Start The records
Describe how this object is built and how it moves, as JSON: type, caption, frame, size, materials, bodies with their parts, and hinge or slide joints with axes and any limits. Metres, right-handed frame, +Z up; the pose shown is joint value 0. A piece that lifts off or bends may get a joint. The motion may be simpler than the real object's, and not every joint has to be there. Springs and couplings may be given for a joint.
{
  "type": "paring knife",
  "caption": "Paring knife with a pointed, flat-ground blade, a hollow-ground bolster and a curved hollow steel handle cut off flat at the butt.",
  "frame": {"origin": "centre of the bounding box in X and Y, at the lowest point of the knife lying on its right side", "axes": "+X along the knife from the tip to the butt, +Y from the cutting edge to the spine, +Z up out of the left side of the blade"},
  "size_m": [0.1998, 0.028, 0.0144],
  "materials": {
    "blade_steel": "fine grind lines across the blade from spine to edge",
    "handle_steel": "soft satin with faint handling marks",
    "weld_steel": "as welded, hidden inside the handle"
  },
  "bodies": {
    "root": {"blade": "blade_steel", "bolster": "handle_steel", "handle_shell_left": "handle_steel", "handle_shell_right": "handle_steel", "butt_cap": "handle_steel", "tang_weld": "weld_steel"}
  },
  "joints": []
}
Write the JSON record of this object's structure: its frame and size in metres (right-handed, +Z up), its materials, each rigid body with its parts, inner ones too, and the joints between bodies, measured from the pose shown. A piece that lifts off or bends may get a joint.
End The records
Start The records
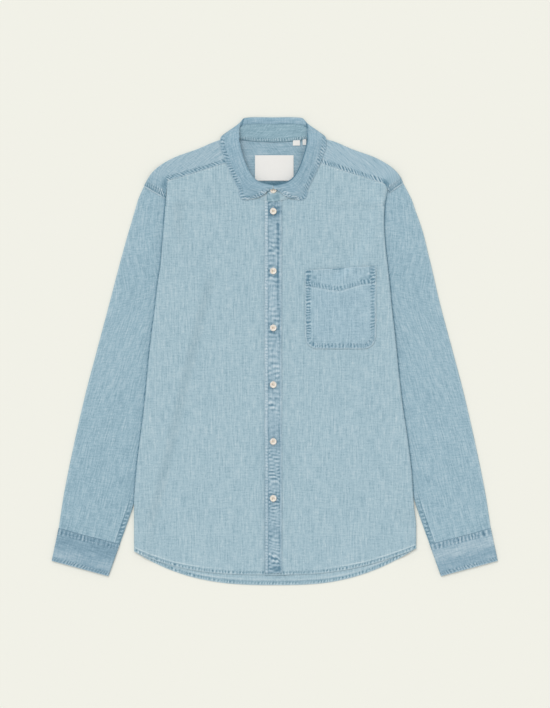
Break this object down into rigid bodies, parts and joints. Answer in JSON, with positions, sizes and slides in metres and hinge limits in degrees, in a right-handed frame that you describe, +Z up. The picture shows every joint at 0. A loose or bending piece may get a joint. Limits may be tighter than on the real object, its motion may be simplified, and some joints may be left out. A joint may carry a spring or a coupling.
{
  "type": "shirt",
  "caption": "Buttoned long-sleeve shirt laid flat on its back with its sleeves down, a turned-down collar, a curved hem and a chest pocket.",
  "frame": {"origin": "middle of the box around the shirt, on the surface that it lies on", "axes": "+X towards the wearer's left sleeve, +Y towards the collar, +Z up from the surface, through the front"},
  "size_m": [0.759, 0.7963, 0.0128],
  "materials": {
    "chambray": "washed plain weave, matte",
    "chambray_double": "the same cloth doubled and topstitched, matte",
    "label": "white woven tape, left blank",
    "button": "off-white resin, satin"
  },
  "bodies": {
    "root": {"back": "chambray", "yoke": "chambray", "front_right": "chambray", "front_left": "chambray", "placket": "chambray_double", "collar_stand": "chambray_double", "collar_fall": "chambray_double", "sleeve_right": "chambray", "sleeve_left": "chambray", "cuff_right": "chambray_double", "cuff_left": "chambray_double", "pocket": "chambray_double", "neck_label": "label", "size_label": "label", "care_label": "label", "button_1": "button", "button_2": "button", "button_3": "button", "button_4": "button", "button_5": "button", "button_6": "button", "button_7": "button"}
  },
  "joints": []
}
End The records
▸ What to do
Print the lines from the line with "Describe how this" to the line with "Write the JSON" exactly, and print nothing else. Both of those lines are included.

▸ Complete answer
Describe how this object is built and how it moves, as JSON: type, caption, frame, size, materials, bodies with their parts, and hinge or slide joints with axes and any limits. Metres, right-handed frame, +Z up; the pose shown is joint value 0. A piece that lifts off or bends may get a joint. The motion may be simpler than the real object's, and not every joint has to be there. Springs and couplings may be given for a joint.
{
  "type": "paring knife",
  "caption": "Paring knife with a pointed, flat-ground blade, a hollow-ground bolster and a curved hollow steel handle cut off flat at the butt.",
  "frame": {"origin": "centre of the bounding box in X and Y, at the lowest point of the knife lying on its right side", "axes": "+X along the knife from the tip to the butt, +Y from the cutting edge to the spine, +Z up out of the left side of the blade"},
  "size_m": [0.1998, 0.028, 0.0144],
  "materials": {
    "blade_steel": "fine grind lines across the blade from spine to edge",
    "handle_steel": "soft satin with faint handling marks",
    "weld_steel": "as welded, hidden inside the handle"
  },
  "bodies": {
    "root": {"blade": "blade_steel", "bolster": "handle_steel", "handle_shell_left": "handle_steel", "handle_shell_right": "handle_steel", "butt_cap": "handle_steel", "tang_weld": "weld_steel"}
  },
  "joints": []
}
Write the JSON record of this object's structure: its frame and size in metres (right-handed, +Z up), its materials, each rigid body with its parts, inner ones too, and the joints between bodies, measured from the pose shown. A piece that lifts off or bends may get a joint.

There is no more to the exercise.